▸ **Task requirements**: Take from the listing each line that has the string "caption".

Collection entries:
┄┄┄┄┄┄
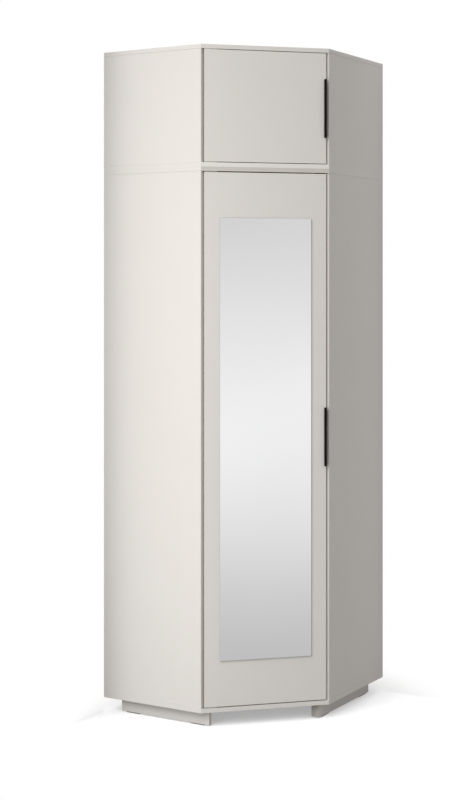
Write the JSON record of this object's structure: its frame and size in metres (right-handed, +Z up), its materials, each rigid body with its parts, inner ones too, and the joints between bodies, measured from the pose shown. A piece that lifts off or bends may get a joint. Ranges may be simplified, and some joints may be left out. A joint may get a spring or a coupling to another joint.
{
  "type": "corner wardrobe",
  "caption": "Corner wardrobe with a slanted front: tall mirrored lower unit and short upper unit, each behind an inset door with a black edge pull.",
  "frame": {"origin": "on the floor, under the middle of the bounding box", "axes": "+Z up; the two back faces lie against room walls at -X and +Y, and the slanted front faces between +X and -Y"},
  "size_m": [0.783, 0.816, 2.5],
  "materials": {
    "laminate": "satin melamine-faced board, warm pale grey",
    "fibreboard": "white-faced hardboard",
    "pine": "planed, unvarnished",
    "black_aluminium": "black anodised, matt",
    "mirror": "silvered glass with polished edges",
    "dark_plastic": "moulded",
    "grey_plastic": "moulded",
    "steel": "zinc plated",
    "chrome": "plated tube"
  },
  "bodies": {
    "cabinet": {"lower_left_side": "laminate", "lower_right_side": "laminate", "lower_bottom_board": "laminate", "lower_top_board": "laminate", "lower_back_left": "fibreboard", "lower_back_right": "fibreboard", "lower_corner_post": "pine", "shelf_corner_post": "pine", "hat_shelf": "laminate", "shelf_pin_left_front": "steel", "shelf_pin_left_wall": "steel", "shelf_pin_right_front": "steel", "shelf_pin_right_wall": "steel", "hanging_rail": "chrome", "rail_bracket_left": "grey_plastic", "rail_bracket_right": "grey_plastic", "plinth_left": "laminate", "plinth_rear": "laminate", "plinth_right_outer": "laminate", "plinth_right_inner": "laminate", "glide_left_wall": "dark_plastic", "glide_left_front": "dark_plastic", "glide_rear_wall": "dark_plastic", "glide_rear_inner": "dark_plastic", "glide_right_front": "dark_plastic", "glide_right_wall": "dark_plastic", "upper_left_side": "laminate", "upper_right_side": "laminate", "upper_bottom_board": "laminate", "upper_top_board": "laminate", "upper_back_left": "fibreboard", "upper_back_right": "fibreboard", "upper_corner_post": "pine", "unit_connector_1": "steel", "unit_connector_2": "steel", "unit_connector_3": "steel", "lower_bottom_pivot_leaf": "steel", "lower_top_pivot_leaf": "steel", "lower_thrust_washer": "dark_plastic", "lower_catch": "grey_plastic", "upper_bottom_pivot_leaf": "steel", "upper_top_pivot_leaf": "steel", "upper_thrust_washer": "dark_plastic", "upper_catch": "grey_plastic"},
    "lower_door_leaf": {"lower_door": "laminate", "door_mirror": "mirror", "lower_handle": "black_aluminium", "lower_handle_screw_1": "steel", "lower_handle_screw_2": "steel", "lower_bottom_socket_leaf": "steel", "lower_top_socket_leaf": "steel", "lower_strike": "steel"},
    "upper_door_leaf": {"upper_door": "laminate", "upper_handle": "black_aluminium", "upper_handle_screw_1": "steel", "upper_handle_screw_2": "steel", "upper_bottom_socket_leaf": "steel", "upper_top_socket_leaf": "steel", "upper_strike": "steel"}
  },
  "joints": [
    {"name": "lower_door_swing", "type": "hinge", "parent": "cabinet", "child": "lower_door_leaf", "pos_m": [0.05391, -0.39151, 1.053], "axis": [0, 0, -1], "range_deg": [0, 105]},
    {"name": "upper_door_swing", "type": "hinge", "parent": "cabinet", "child": "upper_door_leaf", "pos_m": [0.05391, -0.39151, 2.276], "axis": [0, 0, -1], "range_deg": [0, 105]}
  ]
}
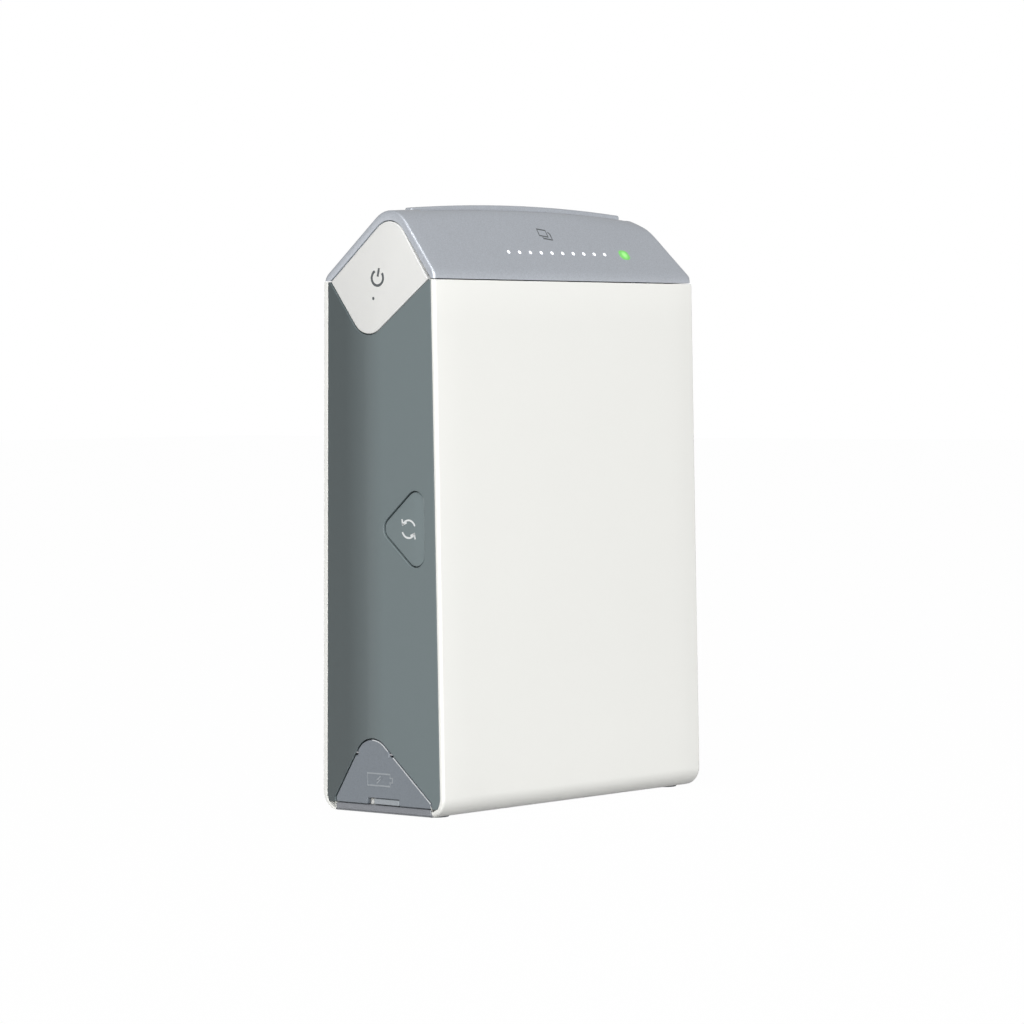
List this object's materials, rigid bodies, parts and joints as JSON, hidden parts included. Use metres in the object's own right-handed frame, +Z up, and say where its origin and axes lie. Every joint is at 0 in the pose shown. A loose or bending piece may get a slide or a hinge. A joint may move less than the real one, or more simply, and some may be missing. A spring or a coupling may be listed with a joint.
{
  "type": "photo printer",
  "caption": "Compact upright instant-film photo printer with a pitched silver roof, a slot along the ridge, two side buttons, a charging flap and a film door.",
  "frame": {"origin": "on the ground, below the middle of the printer with its film door included", "axes": "+Z up, -Y towards the white front, -X towards the side with the two buttons and the charging flap"},
  "size_m": [0.0896, 0.0399, 0.1326],
  "materials": {
    "case_white": "satin moulded white",
    "panel_grey": "fine satin grey",
    "roof_silver": "silver metallic paint on plastic",
    "key_white": "smooth white",
    "key_grey": "fine satin grey",
    "flap_grey": "fine satin blue-grey",
    "base_grey": "satin grey",
    "light_white": "translucent white",
    "light_green": "translucent green",
    "black_plastic": "textured black",
    "smoke_window": "clear smoked plastic",
    "rubber_black": "soft black",
    "rubber_grey": "soft grey",
    "roller_rubber": "ground rubber",
    "steel": "plain steel",
    "steel_bright": "polished steel",
    "spring_steel": "spring steel",
    "brass": "turned brass",
    "gear_white": "acetal",
    "board_green": "solder mask",
    "chip_black": "moulded epoxy",
    "chip_yellow": "phosphor gel",
    "cell_wrap": "foil pouch",
    "flex_amber": "polyimide film",
    "lens_clear": "clear rod lens",
    "film_black": "black cartridge",
    "film_white": "instant film sheet"
  },
  "bodies": {
    "body": {"front_shell": "case_white", "rear_shell": "case_white", "left_panel": "panel_grey", "right_panel": "panel_grey", "top_cap": "roof_silver", "exit_lip": "roof_silver", "base_plate": "base_grey", "rubber_feet": "rubber_grey", "flap_hinge_pin": "steel", "counter_lights": "light_white", "status_light": "light_green", "door_hinge_pins": "steel", "light_seals": "rubber_black", "chassis": "black_plastic", "film_pack": "film_black", "film_sheets": "film_white", "film_guide": "black_plastic", "roller_bushes": "gear_white", "nip_springs": "spring_steel", "gear_plate": "steel", "gear_pins": "steel_bright", "drive_motor": "steel", "claw_spring": "spring_steel", "exposure_head": "black_plastic", "exposure_lens": "lens_clear", "head_flex": "flex_amber", "main_board": "board_green", "board_chips": "chip_black", "battery_cell": "cell_wrap", "usb_socket": "steel_bright", "usb_board": "board_green", "port_bezel": "black_plastic", "led_board": "board_green", "led_chips": "chip_yellow", "switch_board": "board_green", "power_switch": "chip_black", "reprint_switch": "chip_black", "door_switch": "chip_black", "case_screws": "steel", "chassis_screws": "steel"},
    "power_button": {"power_button": "key_white", "power_light_pipe": "light_white"},
    "reprint_button": {"reprint_button": "key_grey"},
    "charge_flap": {"charge_flap": "flap_grey"},
    "flap_lock": {"flap_lock": "roof_silver"},
    "film_door": {"film_door": "case_white", "door_window": "smoke_window", "pack_springs": "spring_steel"},
    "door_lock": {"door_lock": "roof_silver"},
    "drive_roller": {"drive_roller": "roller_rubber", "drive_gear": "gear_white"},
    "pinch_roller": {"pinch_roller": "steel_bright", "pinch_gear": "gear_white"},
    "idler_gear": {"idler_gear": "gear_white"},
    "reduction_gear": {"reduction_gear": "gear_white"},
    "motor_pinion": {"motor_pinion": "brass"},
    "pick_claw": {"pick_claw": "spring_steel"}
  },
  "joints": [
    {"name": "power_press", "type": "slide", "parent": "body", "child": "power_button", "axis": [1, 0, 0], "range_m": [0, 0.0006], "stiffness_N_per_m": 800, "springref_m": -0.0003},
    {"name": "reprint_press", "type": "slide", "parent": "body", "child": "reprint_button", "axis": [1, 0, 0], "range_m": [0, 0.0006], "stiffness_N_per_m": 800, "springref_m": -0.0003},
    {"name": "flap_swing", "type": "hinge", "parent": "body", "child": "charge_flap", "pos_m": [-0.0442, 0, 0.01323], "axis": [0, 1, 0], "range_deg": [0, 95]},
    {"name": "flap_lock_slide", "type": "slide", "parent": "charge_flap", "child": "flap_lock", "axis": [0, 1, 0], "range_m": [0, 0.0018]},
    {"name": "film_door_swing", "type": "hinge", "parent": "body", "child": "film_door", "pos_m": [0, 0.0174, 0.009], "axis": [-1, 0, 0], "range_deg": [0, 90]},
    {"name": "door_lock_slide", "type": "slide", "parent": "film_door", "child": "door_lock", "axis": [0, 0, -1], "range_m": [0, 0.0025]},
    {"name": "drive_roller_spin", "type": "hinge", "parent": "body", "child": "drive_roller", "pos_m": [0, -0.0086, 0.115], "axis": [1, 0, 0], "continuous": true},
    {"name": "pinch_roller_spin", "type": "hinge", "parent": "body", "child": "pinch_roller", "pos_m": [0, -0.0026, 0.115], "axis": [1, 0, 0], "continuous": true},
    {"name": "idler_spin", "type": "hinge", "parent": "body", "child": "idler_gear", "pos_m": [0, -0.0086, 0.1075], "axis": [1, 0, 0], "continuous": true},
    {"name": "reduction_spin", "type": "hinge", "parent": "body", "child": "reduction_gear", "pos_m": [0, -0.0086, 0.1005], "axis": [1, 0, 0], "continuous": true},
    {"name": "motor_spin", "type": "hinge", "parent": "body", "child": "motor_pinion", "pos_m": [0, -0.0124, 0.09234], "axis": [1, 0, 0], "continuous": true},
    {"name": "claw_lift", "type": "slide", "parent": "body", "child": "pick_claw", "axis": [0, 0, 1], "range_m": [0, 0.007], "stiffness_N_per_m": 20, "springref_m": -0.002}
  ],
  "couplings": [
    {"joint": "pinch_roller_spin", "follows": "drive_roller_spin", "ratio": -1},
    {"joint": "idler_spin", "follows": "drive_roller_spin", "ratio": -0.66667},
    {"joint": "reduction_spin", "follows": "drive_roller_spin", "ratio": 1.2},
    {"joint": "motor_spin", "follows": "drive_roller_spin", "ratio": -3.12}
  ]
}
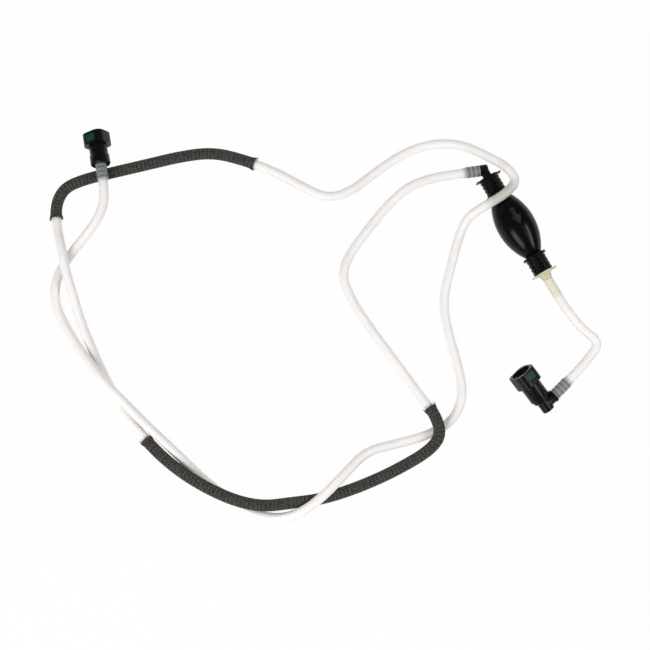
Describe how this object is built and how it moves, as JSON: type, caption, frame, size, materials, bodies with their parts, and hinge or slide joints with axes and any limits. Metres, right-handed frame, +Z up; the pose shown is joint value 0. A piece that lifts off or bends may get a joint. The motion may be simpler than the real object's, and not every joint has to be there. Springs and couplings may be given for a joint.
{
  "type": "hand priming bulb pump with hoses",
  "caption": "Squeeze bulb fuel primer with a check valve in each neck, a long braided-sleeve hose and a short hose, each ending in a push-fit quick connector.",
  "frame": {"origin": "on the floor under the middle of the pump's own box, from its inlet elbow to its outlet spigot", "axes": "+X along the bulb's axis in the flow's direction, +Z up"},
  "size_m": [0.5101, 0.511, 0.0452],
  "materials": {
    "bulb_rubber": "gloss",
    "black_plastic": "satin",
    "natural_plastic": "satin",
    "latch_green": "satin",
    "hose": "satin",
    "braid": "woven",
    "seal_rubber": "satin",
    "steel": "polished"
  },
  "bodies": {
    "pump": {"bulb": "bulb_rubber", "inlet_clamp_sleeve": "black_plastic", "outlet_clamp_sleeve": "black_plastic", "inlet_elbow": "black_plastic", "outlet_stem": "natural_plastic", "inlet_valve_cage": "natural_plastic", "outlet_valve_seat": "natural_plastic", "inlet_valve_spring": "steel", "outlet_valve_spring": "steel", "long_hose": "hose", "short_hose": "hose", "lower_braided_sleeve": "braid", "upper_braided_sleeve": "braid", "straight_connector_body": "black_plastic", "straight_inner_o_ring": "seal_rubber", "straight_outer_o_ring": "seal_rubber", "straight_seal_spacer": "natural_plastic", "straight_guide_bush": "natural_plastic", "elbow_connector_body": "black_plastic", "elbow_inner_o_ring": "seal_rubber", "elbow_outer_o_ring": "seal_rubber", "elbow_seal_spacer": "natural_plastic", "elbow_guide_bush": "natural_plastic"},
    "bulb_crown": {"bulb_flow_arrow": "bulb_rubber"},
    "inlet_ball": {"inlet_valve_ball": "steel"},
    "outlet_ball": {"outlet_valve_ball": "steel"},
    "straight_latch_upper": {"straight_latch_upper": "latch_green"},
    "straight_latch_lower": {"straight_latch_lower": "latch_green"},
    "elbow_latch_upper": {"elbow_latch_upper": "latch_green"},
    "elbow_latch_lower": {"elbow_latch_lower": "latch_green"}
  },
  "joints": [
    {"name": "bulb_squeeze", "type": "slide", "parent": "pump", "child": "bulb_crown", "axis": [0, 0, -1], "range_m": [0, 0.01], "stiffness_N_per_m": 600, "deforming": ["bulb"]},
    {"name": "inlet_valve_lift", "type": "slide", "parent": "pump", "child": "inlet_ball", "axis": [1, 0, 0], "range_m": [0, 0.0025], "stiffness_N_per_m": 40, "deforming": ["inlet_valve_spring"]},
    {"name": "outlet_valve_lift", "type": "slide", "parent": "pump", "child": "outlet_ball", "axis": [1, 0, 0], "range_m": [0, 0.0025], "stiffness_N_per_m": 40, "deforming": ["outlet_valve_spring"]},
    {"name": "straight_latch_upper_press", "type": "slide", "parent": "pump", "child": "straight_latch_upper", "axis": [0.227, 0.4196, -0.8789], "range_m": [0, 0.0015], "stiffness_N_per_m": 500},
    {"name": "straight_latch_lower_press", "type": "slide", "parent": "pump", "child": "straight_latch_lower", "axis": [-0.227, -0.4196, 0.8789], "range_m": [0, 0.0015], "stiffness_N_per_m": 500},
    {"name": "elbow_latch_upper_press", "type": "slide", "parent": "pump", "child": "elbow_latch_upper", "axis": [-0.2332, -0.3401, -0.911], "range_m": [0, 0.0015], "stiffness_N_per_m": 500},
    {"name": "elbow_latch_lower_press", "type": "slide", "parent": "pump", "child": "elbow_latch_lower", "axis": [0.2332, 0.3401, 0.911], "range_m": [0, 0.0015], "stiffness_N_per_m": 500}
  ],
  "couplings": [
    {"joint": "straight_latch_lower_press", "follows": "straight_latch_upper_press", "ratio": 1},
    {"joint": "elbow_latch_lower_press", "follows": "elbow_latch_upper_press", "ratio": 1}
  ]
}
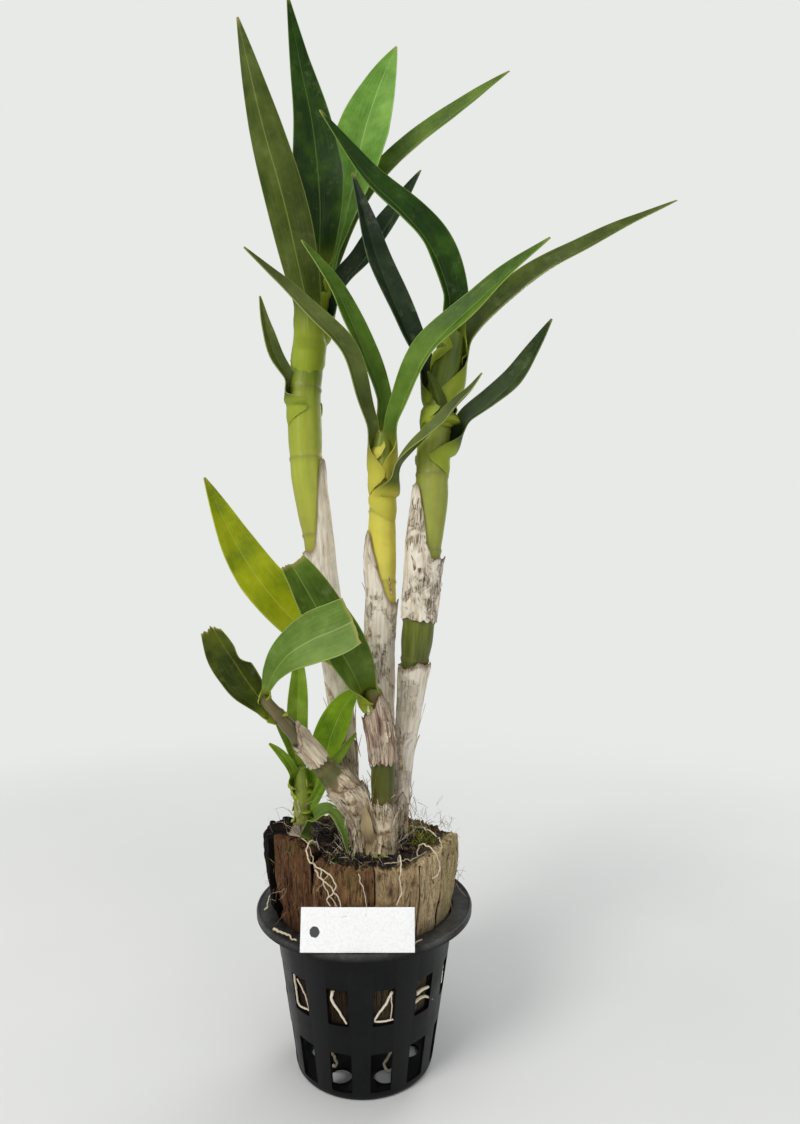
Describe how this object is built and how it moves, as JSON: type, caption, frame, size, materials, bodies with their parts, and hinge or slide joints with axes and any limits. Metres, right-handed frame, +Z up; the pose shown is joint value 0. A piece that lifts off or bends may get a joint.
┄┄┄┄┄┄
▸ **Problem solution**:
  "caption": "Corner wardrobe with a slanted front: tall mirrored lower unit and short upper unit, each behind an inset door with a black edge pull.",
  "caption": "Compact upright instant-film photo printer with a pitched silver roof, a slot along the ridge, two side buttons, a charging flap and a film door.",
Describe how this object is built and how it moves, as JSON: type, caption, frame, size, materials, bodies with their parts, and hinge or slide joints with axes and any limits. Metres, right-handed frame, +Z up; the pose shown is joint value 0. A piece that lifts off or bends may get a joint. The motion may be simpler than the real object's, and not every joint has to be there. Springs and couplings may be given for a joint.
  "caption": "Squeeze bulb fuel primer with a check valve in each neck, a long braided-sleeve hose and a short hose, each ending in a push-fit quick connector.",
Describe how this object is built and how it moves, as JSON: type, caption, frame, size, materials, bodies with their parts, and hinge or slide joints with axes and any limits. Metres, right-handed frame, +Z up; the pose shown is joint value 0. A piece that lifts off or bends may get a joint.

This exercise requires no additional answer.